In a recent decision, the Brazilian Securities and Exchange Commission (CVM) analyzed the relevance of the duty of diligence in the management of financial assets by condemning the fund manager, its partners and directors to pay fines that, combined, exceed BRL 750,000.
The duty of diligence in Brazil, despite being an abstract concept, has increasingly been the subject of discussion in cases involving the management of companies, investment funds and other financial operations.
The concept, in general, determines that every manager/administrator must use, in the exercise of their functions, the care and diligence that they employ in the administration of their own businesses and resources.
In the case judged by the CVM, a lack of due diligence was found due to the fact that a credit note was acquired not in accordance with the investment fund’s investment policy. Furthermore, the lack of the necessary analysis on the quality of credits and guarantees was verified, which aggravated the detected failures and the risk exposure to the investment fund.
For the CVM, it is not only a matter of the assets given as collateral “materially existing in the world, but also, necessarily, that they are legally linked to the operation”. In other words, the duty goes far beyond a mere investigation of existence but involves confirming the legal validity of what is analyzed.

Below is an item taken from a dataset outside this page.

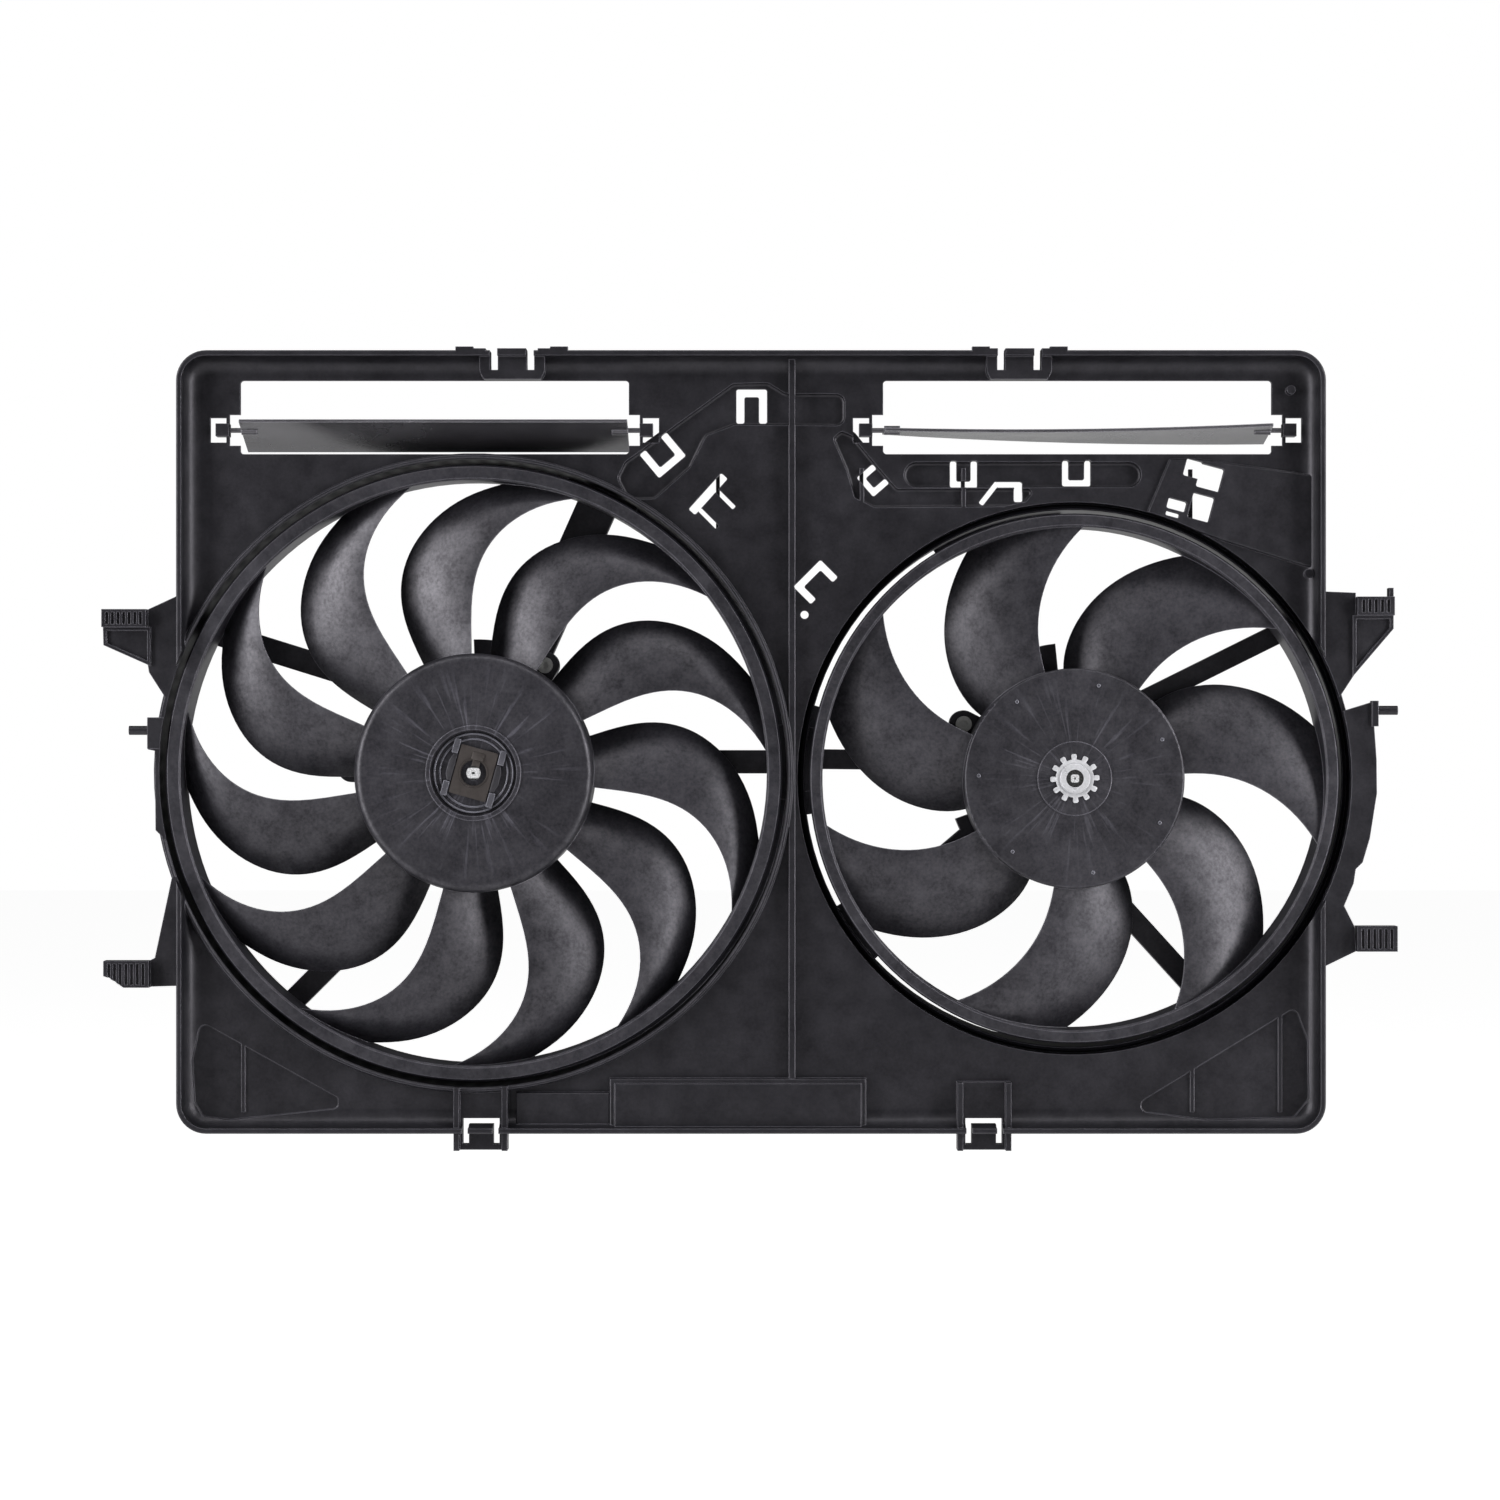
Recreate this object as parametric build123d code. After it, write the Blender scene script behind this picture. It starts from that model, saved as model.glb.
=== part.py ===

Given the facilities brought by technology for the purposes of determining and verifying liabilities or inconsistencies in the execution of acts and investments, the increased responsibility of those responsible for decision-making is increasingly evident. Therefore, carrying out careful analyzes before any decision-making is increasingly necessary, under penalty of managers, directly in their natural persons, being held responsible, as occurred in this case.
The CVM’s most recent decisions confirm this growing responsibility of managers and administrators for the actions carried out, with an increase in convictions and the application of increasingly heavy fines. Carrying out complete due diligence, using technology tools, followed by analyzing the liabilities and history of companies issuing securities is essential, being the only tool capable of proving that all preventive measures have been adopted, avoiding this growing risk of liability. of those involved in decision making.